Does Flood Disaster Lessen GDP Growth? Evidence from Malaysia’s Manufacturing and Agricultural Sectors
DOI:
https://doi.org/10.22452/MJES.vol54no1.4Keywords:
Agricultural growth, flood disaster, GDP growth, manufacturing growthAbstract
Flood disaster has incurred remarkable costs to human, social and economic aspects, affecting not only the local but national and world economy as well. Flood is the most significant natural hazard in Malaysia, particularly in terms of its frequency and duration, size of the affected areas and economic damages. This paper examines the impacts of flood disaster on gross domestic product (GDP) growth in the agricultural and manufacturing sectors in Malaysia for the period of 1960 to 2013 by applying the Autoregressive Distributed Lag (ARDL) bounds testing approach for cointegration and error correction model (ECM) for short-term relationship.
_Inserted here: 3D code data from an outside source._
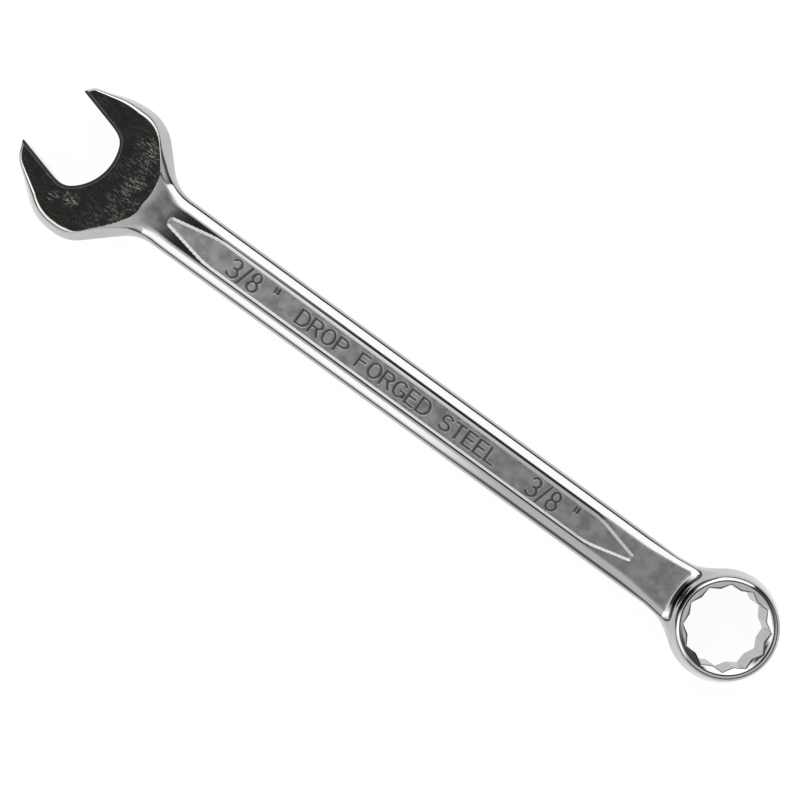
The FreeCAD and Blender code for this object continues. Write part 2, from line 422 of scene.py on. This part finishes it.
def shank(x, y, z, height, edge):
    """The shank's round rails and sunken panel, for an outline at the distance edge."""
    start, end, growth = RAIL_GROWTH
    grown = 1 + growth * ease((x - start) / (end - start))
    start, end, shrinkage = RAIL_SHRINKAGE
    grown = grown - shrinkage * ease((start - x) / (start - end))
    radius = RAIL_RADIUS * grown
    outward = np.maximum(edge + (SHANK_HALF_WIDTH - RAIL_CENTRE) * grown, 0.0)
    rail = np.hypot(outward, np.maximum(height - SHANK_HALF + radius, 0.0)) - radius
    side = edge + SIDE_DRAFT * height
    body = soft_max(rail, side, SIDE_BLEND)
    sinking = where_needed(sunk, by_panel(x, y, height), 0.0, x, y, z)
    return np.maximum(body, height - SHANK_HALF + sinking)


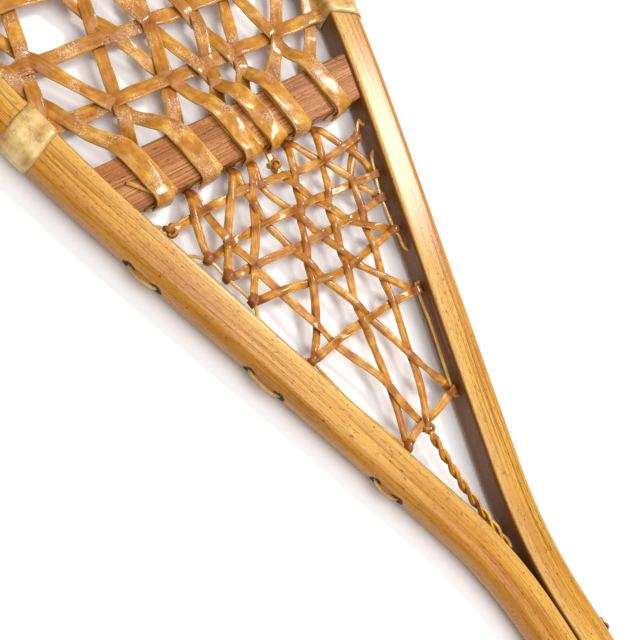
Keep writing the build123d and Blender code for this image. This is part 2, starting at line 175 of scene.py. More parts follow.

Augmented Dickey-Fuller (ADF) test, Phillips-Perron (PP) test and Kwiatkowski-Phillips-Schmidt-Shin (KPSS) unit root test examines the stationarity of the series. Results show that the series are cointegrated. The findings suggest that size of affected areas affects agricultural growth in both the long run and short run. Meanwhile, total damage cost also appears to affect manufacturing growth in both the long run and short run. The results of the study have important implications on the country’s agricultural and manufacturing sectors.